= MNREAD acuity chart =

The MNREAD acuity chart or Minnesota low vision reading chart is a text based chart used to measure near visual acuity in people with normal or low vision. It can also be used to measure maximum reading speed, critical print size and the reading accessibility index of a person. Digital and printed types of charts are available.

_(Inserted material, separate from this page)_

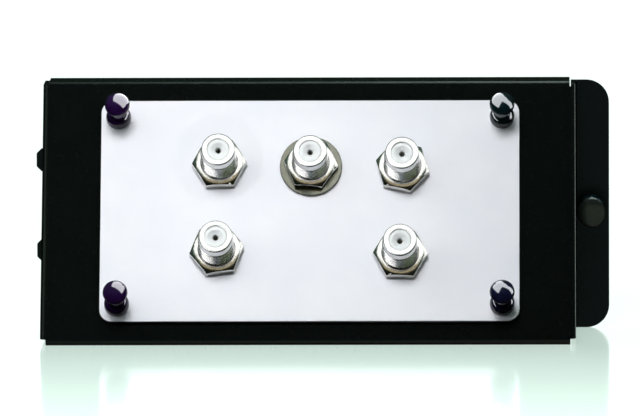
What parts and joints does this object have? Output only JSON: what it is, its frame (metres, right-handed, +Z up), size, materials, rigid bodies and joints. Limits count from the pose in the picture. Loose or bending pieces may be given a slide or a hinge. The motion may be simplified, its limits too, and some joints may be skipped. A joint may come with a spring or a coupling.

The MNREAD chart consists of sentences with print size decreasing by 0.1 log unit steps, from 1.3 logMAR (Snellen equivalent 20/400 at 40 cm) to −0.5 logMAR (Snellen equivalent 20/6). Charts are available in many languages. It allows near visual acuity recording in logMAR notation, Snellen notation or M-units.

==Procedure==
Since the MNREAD charts use logarithmic pattern of letters, near visual acuity is usually measured at a distance of 40 cm from eyes. For low vision patients, chart can also be used at closer distances. After distance vision correction, near vision is measured with and without near vision correction.
==History==
Gordon Legge and colleagues introduced the computer based Minnesota low-vision reading test in the year 1989. In 1993, they introduced a simplified printed version of the test. The chart we use now is developed at the Minnesota Laboratory for Low-Vision Research, University of Minnesota, by Gordon Legge, Steve Mansfield, Andrew Luebker, and Kathryn Cunningham.